The electric trains provide a cost-effective means of transport between France's major cities, as well as a comfortable travel experience - likely why the service has been profitable over the past 30 years.
"The TGV is incredibly efficient, fast transport with a lot of design attention paid to the whole experience from buying the tickets to going on the train," Mr. Rioux says. "It was a breakthrough because they redesigned all of the railway tracks for it. It's kind of hard to see that happening in North America. It was very bold."
1990s: Toyota Prius
Although it wasn't the first gas-electric hybrid to be seen humming down streets, Mr. Rioux notes that it was the first to be mass-produced and gain significant market share.
It also helped Toyota become the world's No. 1 car maker and was quickly embraced by eco-minded and deep-pocketed early adopters who adored its space-age aesthetics and the longevity of its battery.
Rising gasoline prices in recent years have only fuelled the Prius's popularity as other auto makers belatedly follow the Japanese manufacturer's lead, leaping head-first into the hybrid market.

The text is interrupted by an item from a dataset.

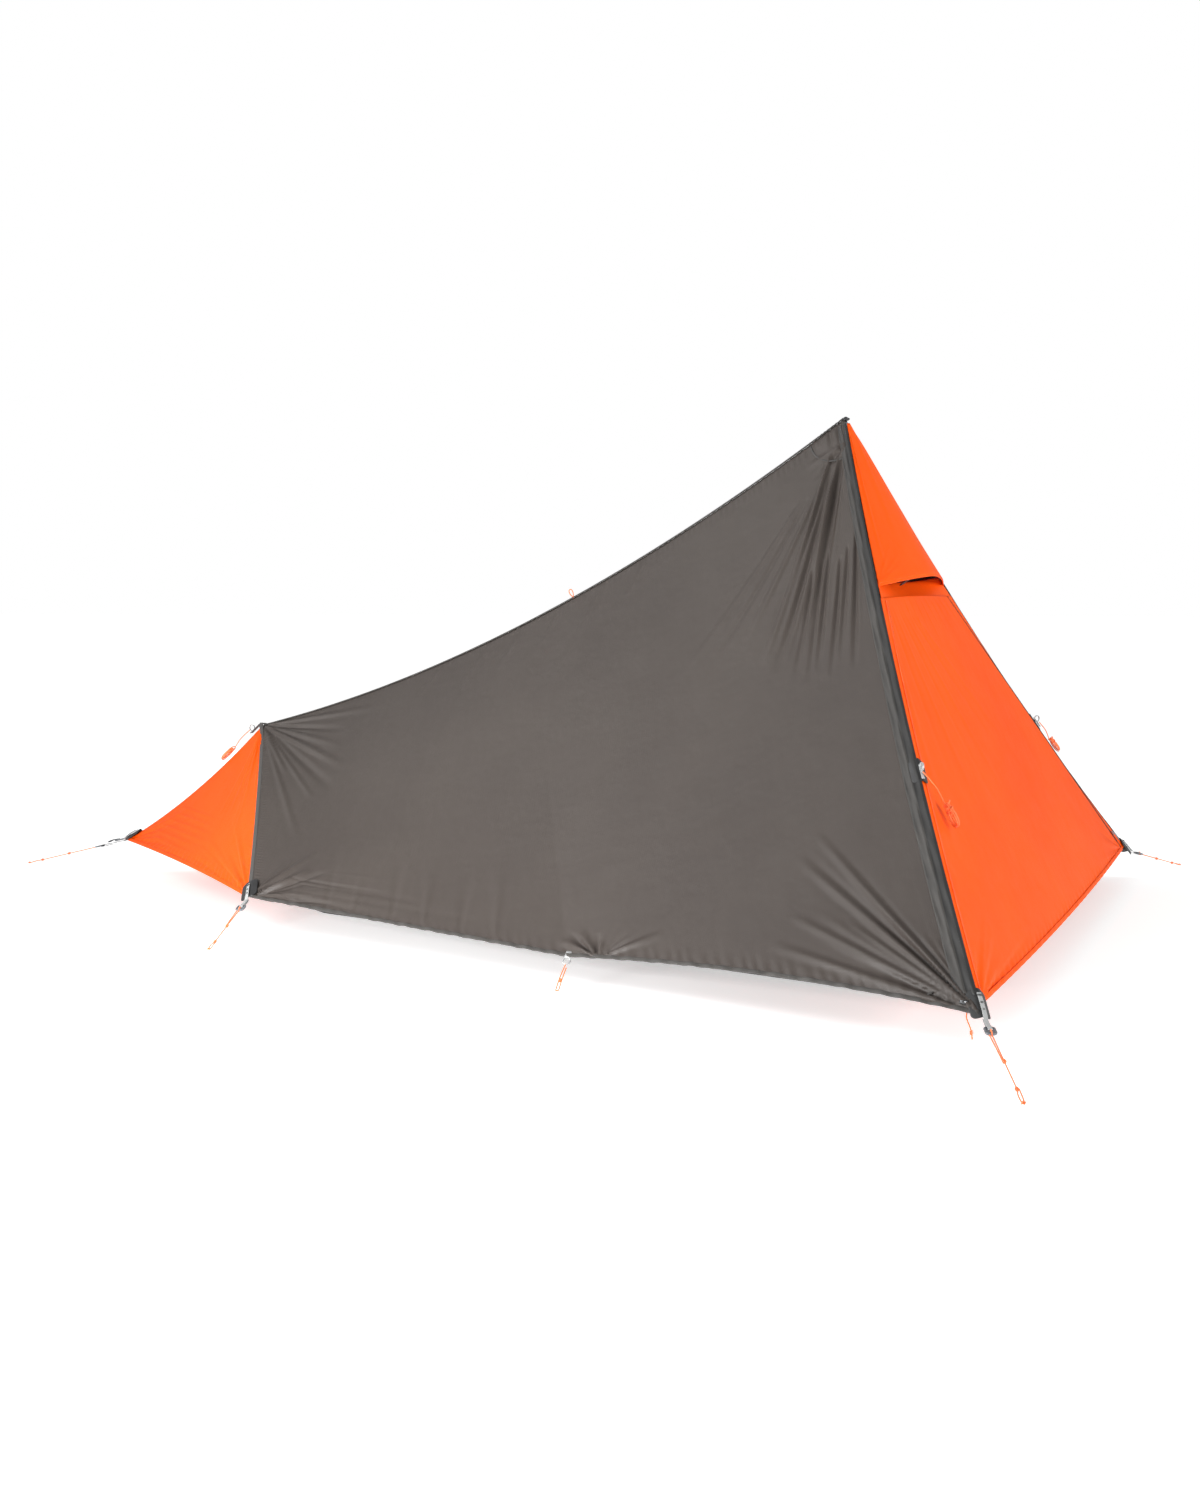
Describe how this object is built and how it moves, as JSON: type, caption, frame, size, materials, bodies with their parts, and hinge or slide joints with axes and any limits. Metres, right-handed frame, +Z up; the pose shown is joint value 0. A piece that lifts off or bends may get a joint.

Some new models, as in the case of General Motors' highly-anticipated Chevrolet Volt, are being touted as the key to their respective companies' futures. Perhaps the most practical reason for the Prius' ascent from niche ride to industry standard-bearer: appealing and highly-functional interior and exterior designs that made giving up a gas-guzzling SUV make sense to soccer moms everywhere.
It made history on June 21, 2004, as the first vehicle to complete a privately funded space flight.
In doing so, the ship's designer, Mojave Aerospace Ventures, took the coveted Ansari X Prize by soaring more than 100 kilometres in altitude during two flights over a two-week period.
The estimated development costs of $25-million were funded entirely by Microsoft co-founder and billionaire Paul Allen.
Mr. Allen recouped some of his costs with the X Prize's $10-million purse, but bragging rights to backing the first privately funded, reusable, manned aircraft to exceed Mach 3 was surely more valuable. "It's clear why this one's a good example of great industrial design," Mr. Rioux says. "It goes into space cheaply."